Asian Racing Report first encountered Fukumoto in Dubai last March. He was standing alone at Meydan, observing the ebb and flow of horse connections and media types, barely moving from the same spot within the area on the back turn designated for morning trackwork watching.

Japanese racing writers stopped to chat with him; he talked with jockeys and trainers; introductions were made and handshakes offered and received.

He was wearing a black baseball cap with Aerolithe written flashily in pink but he said he had no connection to the NHK Mile Cup winner of 2017 and that the hat was a gift. At Meydan, among his country’s travelling horsemen, Fukumoto was on the fringe.  

“I don’t have much connection with the Japanese people so it’s good to be around and spend time with them, and a lot of people have come and talked to me; connections are important,” he said at the time.

Fukumoto wins at Woodbine. (Photo Woodbine)

Jockey Daisuke Fukumoto has global ambitions. (Photo Woodbine)

When speaking again several months later, he says that he hopes to ride in Dubai in the early part of 2023, and that his desire to build an international profile is firm.

“So far, I’m riding here (Woodbine) and I’m making money but I want to win more big races,” he says. “For me right now, I just need to keep winning races so my numbers go up; make money, of course, but more important is to ride big winners and then ride in Dubai, in the US and in Europe.
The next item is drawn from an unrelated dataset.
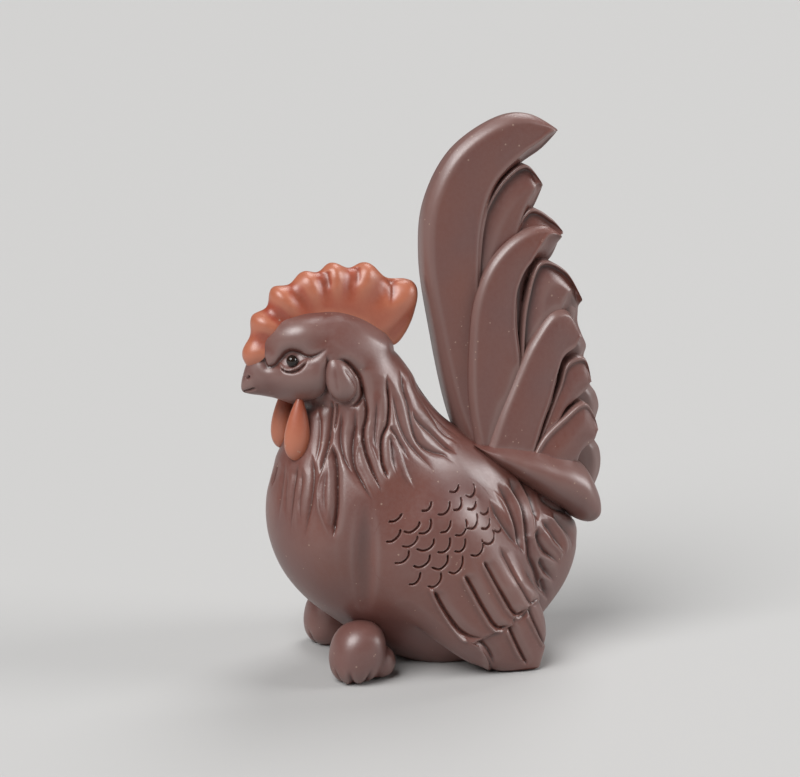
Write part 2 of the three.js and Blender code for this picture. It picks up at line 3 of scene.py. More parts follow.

I want to focus outside.”

But, for all that, he also still holds close the ambition of that 13-year-old riding his coloured mare up the Tokyo straight.

“Before, there wasn’t much chance to go back to Japan but now I’m thinking I hope something maybe temporary or short term might be possible in the future,” he says.

“I love horse racing in Japan. If I could go back home to race, it would be great.”